The Democratic Party, which has long bemoaned the role of money in politics, should address this head-on. Unlike a general election, a primary election can be run under rules that the party sets. There is nothing to prevent the party from saying that you cannot get on the ballot unless at least three-quarters (or 90 percent?) of your financing comes from individuals. The party could also deny superdelegates or otherwise penalize candidates who have self-financed or declined to participate in debates.
Campaigns & Elections: The Risks of a Purity-Driven Fundraising Strategy
By Nick Daggers
By putting such a significant emphasis on [campaign finance reform], some Democrats risk leaving millions of dollars on the table in their fight to defeat Donald Trump in 2020. If Democrats are serious about defeating Trump, they’ll need every dollar they can raise…
While I salute [Sanders’s and Warren’s] commitments to running campaigns consistent with their beliefs, I believe it ultimately weakens them, should either become the presidential nominee.
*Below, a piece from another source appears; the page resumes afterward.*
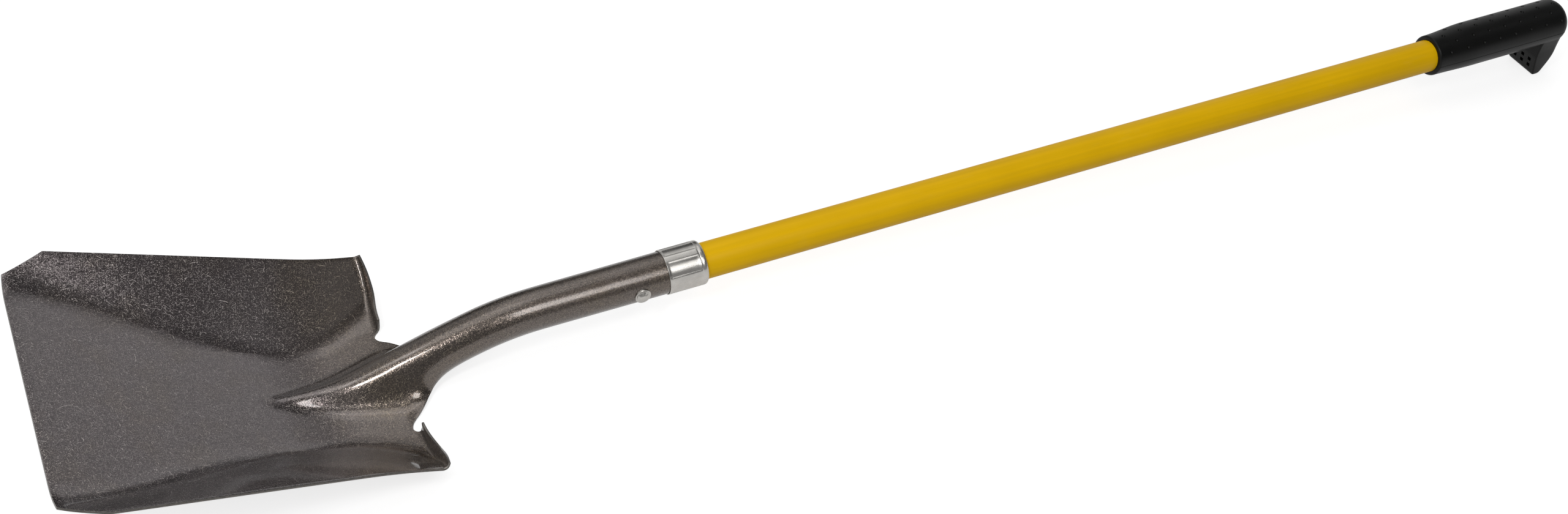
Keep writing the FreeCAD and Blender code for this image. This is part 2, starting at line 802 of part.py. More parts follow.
def lowest(points, tilt):
    """Lowest height that a set of points has once the shovel is tipped."""
    return min(p.z * math.cos(tilt) - p.x * math.sin(tilt) for p in points)


def rest_tilt(heel, foot):
    """Tip that brings the heel down level with the hook's foot, a trim above its end."""
    low, high = -math.radians(lift_angle), math.radians(lift_angle)
    for _ in range(halvings):
        middle = (low + high) / 2
        if lowest(heel, middle) < lowest(foot, middle) + foot_trim:
            low = middle
        else:
            high = middle
    return low


def lay_down(pieces):
    """Tip every piece onto the ground, trim the foot flat and centre the whole on the origin."""
    heel = pieces["blade"].tessellate(mesh_step)[0]
    tilt = rest_tilt(heel, pieces["grip"].tessellate(mesh_step)[0])
    ground = lowest(heel, tilt)
    for shape in pieces.values():
        shape.rotate(V(0, 0, 0), V(0, 1, 0), math.degrees(tilt))
        shape.translate(V(0, 0, -ground))
    below = Part.makeBox(4 * hook_depth, 4 * hook_half, hook_depth,
                         V(grip_start, -2 * hook_half, -hook_depth))
    pieces["grip"] = pieces["grip"].cut(below)
    box = Part.Compound(list(pieces.values())).optimalBoundingBox(False, False)
    for shape in pieces.values():
        shape.translate(V(-(box.XMin + box.XMax) / 2, 0, -box.ZMin))
    return pieces


def main():
    """Make every piece, lay the shovel down and write one file for each piece."""
    pieces = lay_down({
        "blade": make_blade(),
        "collar": make_collar(),
        "rivet": make_rivet(),
        "rivet_washer": make_washer(),
        "handle_core": make_core(),
        "handle_jacket": make_jacket(),
        "socket_plug": make_socket_plug(),
        "handle_end_plug": make_end_plug(),
        "grip": make_grip(),
    })
    os.makedirs("parts", exist_ok=True)
    for name, shape in pieces.items():
        shape.exportStep("parts/" + name + ".step")


main()
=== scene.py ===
"""Square mouth shovel: pressed steel head, crimped collar, jacketed handle and moulded grip."""

import math

import bmesh
import bpy
import numpy as np
from mathutils import Matrix, Vector


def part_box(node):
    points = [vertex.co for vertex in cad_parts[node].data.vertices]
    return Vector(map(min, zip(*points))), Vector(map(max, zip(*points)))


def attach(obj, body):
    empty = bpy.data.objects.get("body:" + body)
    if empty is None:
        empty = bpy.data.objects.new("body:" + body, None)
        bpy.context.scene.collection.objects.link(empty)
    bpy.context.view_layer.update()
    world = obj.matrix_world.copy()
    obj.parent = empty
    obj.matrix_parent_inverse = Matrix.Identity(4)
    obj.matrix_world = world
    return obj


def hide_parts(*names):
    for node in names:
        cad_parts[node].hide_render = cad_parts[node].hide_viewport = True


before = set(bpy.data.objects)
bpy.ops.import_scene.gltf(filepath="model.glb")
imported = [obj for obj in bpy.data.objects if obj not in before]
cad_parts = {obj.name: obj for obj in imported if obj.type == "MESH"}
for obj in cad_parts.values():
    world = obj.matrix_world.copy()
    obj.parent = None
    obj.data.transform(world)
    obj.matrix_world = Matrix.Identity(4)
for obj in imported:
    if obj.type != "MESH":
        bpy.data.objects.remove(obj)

bl_info = {
    "name": "Square mouth shovel",
    "version": (1, 0, 0),
    "blender": (4, 5, 0),
    "location": "3D View > Sidebar > Shovel",
    "description": "Builds the shovel's visible pieces around the packed solids",
    "category": "Add Mesh",
}


# Values that a user would change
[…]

Whoever wins the Democratic nomination must be prepared for the constant attacks from the Trump campaign, and the millions of dollars Republicans have stockpiled over the last four years preparing for the 2020 election…
Sanders and Warren have set records raising money from their low-dollar base, but each risk leaving millions of dollars on the table in a general election…
It’s also likely that these tactics could have some unintended consequences for races down-ballot. In 2018, we saw many successful Democratic congressional candidates refuse corporate PAC money. These pledges likely had little to no-impact in an election when running as a challenger. Corporate PACs tend to support incumbents. It’s rare that they even consider supporting a challenger…
Candidates also risk putting their foot in their mouths by opening fundraising events to the media. Fundraising events our environments where candidates feel exceptionally safe, and would say things they would never say to voters.
Some of the biggest political-blunders in recent memory have come at large dollar fundraisers.